Selesaikan Sampah Sendiri
Permasalahan pelestarian lingkungan kedua yang dihadapi oleh masyarakat adalah sampah. “Kita tahu, di Jakarta berapa ton sampah terjadi setiap menitnya, ke mana sampah itu akan dibuang? Oleh karena itu saya menghimbau kepada masyarakat untuk mencoba menyelesaikan sampahnya sendiri, sehingga bisa menekan jumlah sampah yang akan dihasilkan,” ungkap Husin.

Salah satu cara yang dilakukan Husin dalam menyelesaikan sampah rumah tangganya adalah dengan mengolah sampah organik/sisa makanan menjadi kompos. “Dahulu sisa-sisa makanan kami olah menjadi kompos padat.
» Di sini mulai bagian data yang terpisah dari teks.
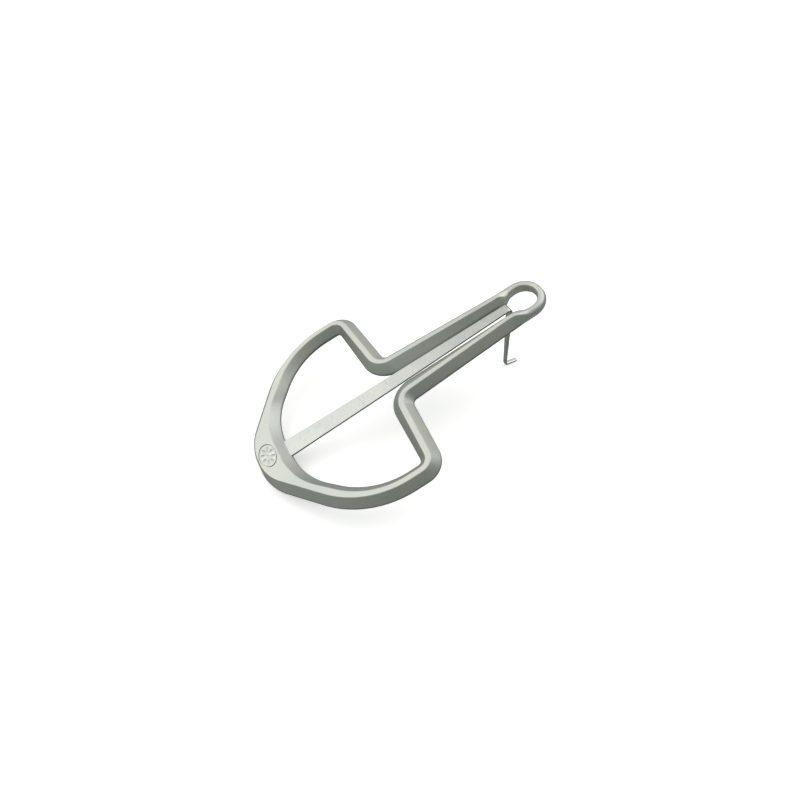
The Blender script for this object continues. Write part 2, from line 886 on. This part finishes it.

Namun karena pupuk padat memiliki kekurangan dalam proses fermentasinya maka akhirnya saya mencoba untuk membuat kompos cair,” tambahnya.

Setelah diamati, penggunaan kompos cair jauh lebih aman untuk tanaman dan tanah. Husin berharap para petani mulai meninggalkan pupuk kimia. Karena selain berbahaya, pupuk tersebut juga menyebabkan 63% lahan pertanian Indonesia terkontaminasi oleh bahan kimia. Husin menjelaskan, “Selain terbuat dari bahan alami, pembuatan pupuk ini juga mudah, dan bisa dilakukan oleh para petani dimana saja. Saya ingin kehidupan para petani bisa ‘berdaulat’. Mereka tidak perlu membeli pupuk dengan harga yang mahal, tapi mereka bisa membuatnya sendiri, sehingga biaya produksi pun menjadi lebih rendah, dan secara otomatis menaikkan tingkat kesejahteraan mereka.”

Untuk menguji kompos cair miliknya, Husin sengaja membawanya ke Lembaga Penelitian Tanah untuk diuji, apakah kompos miliknya layak untuk digunakan secara klinis, dan sesuai dengan standar yang telah ditentukan. “Saya tidak berpikir untuk mengkomersilkan produk ini. Keinginan saya hanya untuk membantu masyarakat, dan menjaga alam ini. Bagaimana pun caranya, baik dengan cara konvensional (menanam di tanah –red), atau mengurangi volume sampah dengan membuat kompos padat, dan tidak menggunakan sistem saya, yang penting masyarakat mulai memiliki kesadaran untuk lebih peduli kepada lingkungan. Itu yang paling penting,” tuturnya mantap.